By law, organ donations in India are only permitted between close relatives or with special government approval, but traffickers manipulate everything – family trees, hospital records, even DNA tests – to bypass regulations.

“Typically, the seller’s name is changed, and a notary certificate – stamped by a lawyer – is produced to falsely establish a familial relationship with the recipient. Forged national IDs support the claim, making it appear as though the donor is a relative, such as a sister, daughter, or another family member, donating an organ out of compassion,” said Monir Moniruzzaman, a Michigan State University professor and a member of the World Health Organization’s Task Force on Organ Transplantation, who is researching organ trafficking in South Asia.

Safiruddin’s story isn’t unique. Kidney donations are so common in his village of Baiguni, that locals know the community of less than 6,000 people as the “village of one kidney”. The Kalai Upazila region that Baiguni belongs to is the hotspot for the kidney trade industry: A 2023 study published in the British Medical Journal Global Health publication estimated one in 35 adults in the region has sold a kidney.
Kalai Upazila is one of Bangladesh’s poorest regions. Most donors are men in their early 30s lured by the promise of quick money. According to the study, 83 percent of those surveyed cited poverty as the main reason for selling a kidney, while others pointed to loan repayments, drug addiction or gambling.
Safiruddin said that the brokers – who had taken his passport – never returned it. He didn’t even get the medicines he had been prescribed after the surgery. “They [the brokers] took everything.”
Brokers often confiscate passports and medical prescriptions after the surgery, erasing any trail of the transplant and leaving donors without proof of the procedure or access to follow-up care.
The kidneys are sold to wealthy recipients in Bangladesh or India, many of whom seek to bypass long wait times and the strict regulations of legal transplants. In India, for example, only about 13,600 kidney transplants were performed in 2023 – compared with an estimated 200,000 patients who develop end-stage kidney disease annually.
Al Jazeera spoke with more than a dozen kidney donors in Bangladesh, all of whom shared similar stories of being driven to sell their kidneys due to financial hardship. The trade is driven by a simple yet brutal equation: Poverty creates the supply, while long wait times, a massive shortage of legal donors, the willingness of wealthy patients to pay for quick transplants and a weak enforcement system ensure that the demand never ceases.
Experts say the foundation of this illicit system lies in the ease with which brokers manipulate legal loopholes. “They fabricate national IDs and notary certificates to create fictitious family ties between donors and recipients.
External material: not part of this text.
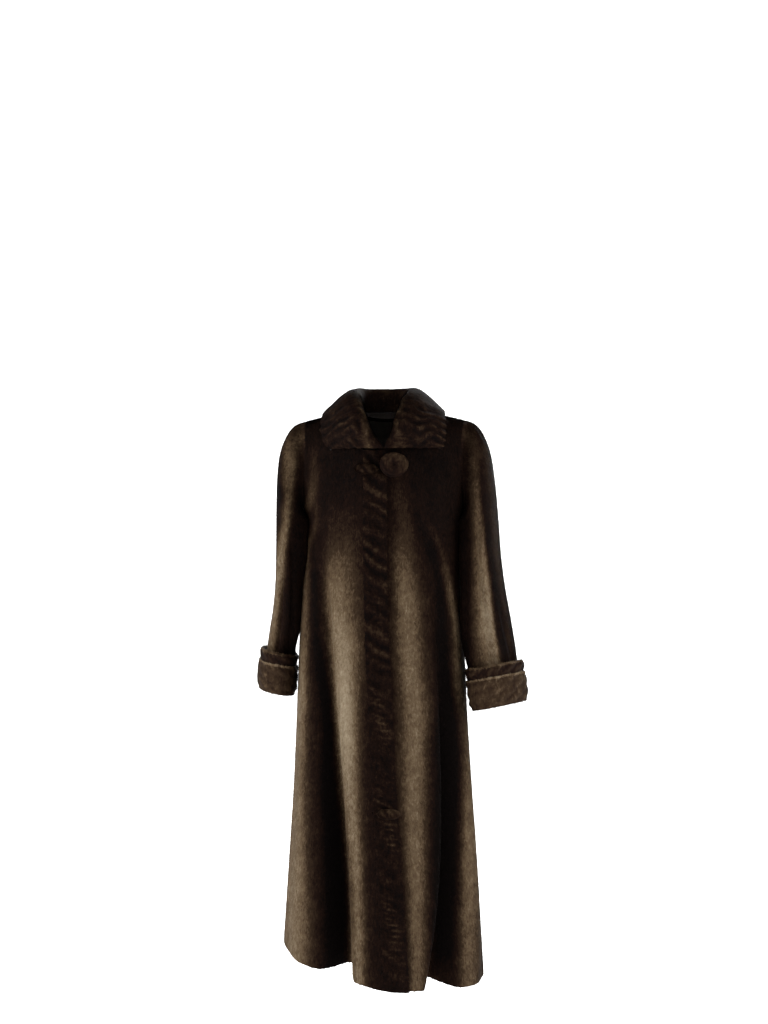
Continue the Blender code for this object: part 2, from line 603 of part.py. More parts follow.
def button():
    """The fur-covered button: a flattened ball with a dimple, on a short shank from the left front."""
    x_middle, z_middle, half_x, half_z = BUTTON
    around = np.linspace(0, 2 * np.pi, 20, endpoint=False)
    z = np.array([z_middle])
    base, out = (v[0] for v in body_row(angle_of(np.array([x_middle]), z), z, -1))
    across = unit(np.cross([0.0, 0.0, 1.0], -out))
    across = across * np.sign(across[0])
    up = unit(np.cross(across, -out))
    up = up * np.sign(up[2])
    rings = []
    for share, far in BUTTON_RINGS:
        wobble = 1 + 0.025 * np.sin(3 * around + 0.7) * (share > 0.3)
        flat = np.cos(around)[:, None] * across * half_x + np.sin(around)[:, None] * up * half_z
        rings.append(base + out * far + flat * (share * wobble)[:, None])
    rings = np.array(rings)
    rows, columns = rings.shape[:2]
    step = numbered(rows, columns)
    foot, top = rows * columns, rows * columns + 1
    ends = []
    for n in range(columns):
        ends.append([int(step[0, n + 1]), int(step[0, n]), foot])
        ends.append([int(step[-1, n]), int(step[-1, n + 1]), top])
    middles = np.array([base + out * BUTTON_RINGS[0][1], base + out * DIMPLE])
    points = np.concatenate([rings.reshape(-1, 3), middles])
    place("button", points, cells(step), DARK_BROWN, extra=ends)


def build():
    """Every piece of the coat."""
    clear_scene()
    right = front_panel(-1, -BAND_WIDTH - SEAM, 15, 1, 0.60)
    left = front_panel(1, -UNDERLAP, 19, -1, 0.35)
    back = back_panel(27)
    solid("front_right", right[0], right[0] - right[1] * WALL, FUR_BROWN, flip=True)
    solid("front_left", left[0], left[0] - left[1] * WALL, FUR_BROWN)
    solid("back", back[0], back[0] - back[1] * WALL, FUR_BROWN)
    band, normals, ribs = front_band(BAND_ROWS, 5)
    solid("front_band", band + normals * ribs, band - normals * WALL, DARK_BROWN)
    for name, side, sections, front in (("right", -1, SLEEVE_RIGHT, right), ("left", 1, SLEEVE_LEFT, left)):
        sleeve("sleeve_" + name, side, sections, front, back)
        cuff("cuff_" + name + "_lower", side, sections, CUFF_LOWER, 7)
        cuff("cuff_" + name + "_upper", side, sections, CUFF_UPPER, 9)
    collar()
    button()
    pad("button_loop", BUTTON_LOOP, 0.15)
    pad("closure_tab", LOWER_TAB, 0.10)


build()
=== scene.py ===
"""The looks of a full-length coat of sheared beaver fur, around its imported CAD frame.

The front faces -Y, +Z is up and the wearer's left is +X. The origin lies midway between the points
where the shoulder seams meet the neck. Every piece has a skin, which follows the solid that it
replaces, and a pile of short tufts that ends where that solid does.
"""

import bpy
import numpy as np
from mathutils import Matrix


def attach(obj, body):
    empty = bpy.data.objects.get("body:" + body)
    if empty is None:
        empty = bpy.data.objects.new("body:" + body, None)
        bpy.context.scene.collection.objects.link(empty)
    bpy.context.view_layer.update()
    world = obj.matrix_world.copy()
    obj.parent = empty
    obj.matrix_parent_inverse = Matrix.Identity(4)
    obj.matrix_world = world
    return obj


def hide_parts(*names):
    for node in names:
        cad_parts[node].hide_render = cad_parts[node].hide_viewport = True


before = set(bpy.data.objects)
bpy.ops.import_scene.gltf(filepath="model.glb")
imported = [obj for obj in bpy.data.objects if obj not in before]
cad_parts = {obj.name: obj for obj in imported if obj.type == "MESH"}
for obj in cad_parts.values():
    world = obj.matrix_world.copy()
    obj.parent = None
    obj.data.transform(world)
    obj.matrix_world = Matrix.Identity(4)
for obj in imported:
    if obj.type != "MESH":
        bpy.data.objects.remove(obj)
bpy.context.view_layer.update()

# --- The two fronts ---------------------------------------------------------------------------
# Sheared beaver pelts, let out into long strips and sewn into two flared fronts that hang in deep
# folds. The wearer's right front laps over the left, whose edge runs on beneath it. Both are sewn
# to the back at the sides and shoulders, and their fur runs down.

HIDE = 0.009  # hide and pile together
PILE = 0.0014  # how far the skin lies beneath the tips of the fur
NECK_Z = -0.100  # where the chest turns over into the shoulders
NECK_HALF = 0.0735  # the shoulder seams' inner ends
SHOULDER_X = 0.178  # their outer ends
SHOULDER_DROP = 0.024  # their fall from the neck
UNDERARM_Z = -0.265
HEM_Z = -1.220
HEM_TILT = 0.033  # how much lower the hem hangs at the left side than in the middle
HEM_RISE = 0.20  # its rise in a valley as a share of the valley's depth
BAND_WIDTH = 0.048
UNDERLAP = 0.040  # how far the left front runs on beneath the band
LAP_LIFT = 0.0051  # how far the right front stands out where it laps, and the left stands in
LAP_FADE = 0.060
SEAM = 0.00005  # gap between neighbours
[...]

These papers can be made quickly and cheaply,” said Moniruzzaman.
With these falsified identities, transplants are performed under the pretence of legal donations between relatives.
In Dhaka, Shah Muhammad Tanvir Monsur, director general (consular) at Bangladesh’s Ministry of Foreign Affairs, said that the country’s government officials had no role in the document fraud, and that they “duly followed” all legal procedures. He also denied any exchange of information between India and Bangladesh on cracking down on cross-border kidney trafficking.
Over in India, Amit Goel, deputy commissioner of police in Delhi, who has investigated several cases of kidney trafficking in the city, including that of Rajakumari, the doctor, said that hospital authorities often struggle to detect forged documents, allowing illegal transplants to proceed.
“In the cases I investigated, I found that the authorisation board approved those cases because they couldn’t identify the fake documents,” he said.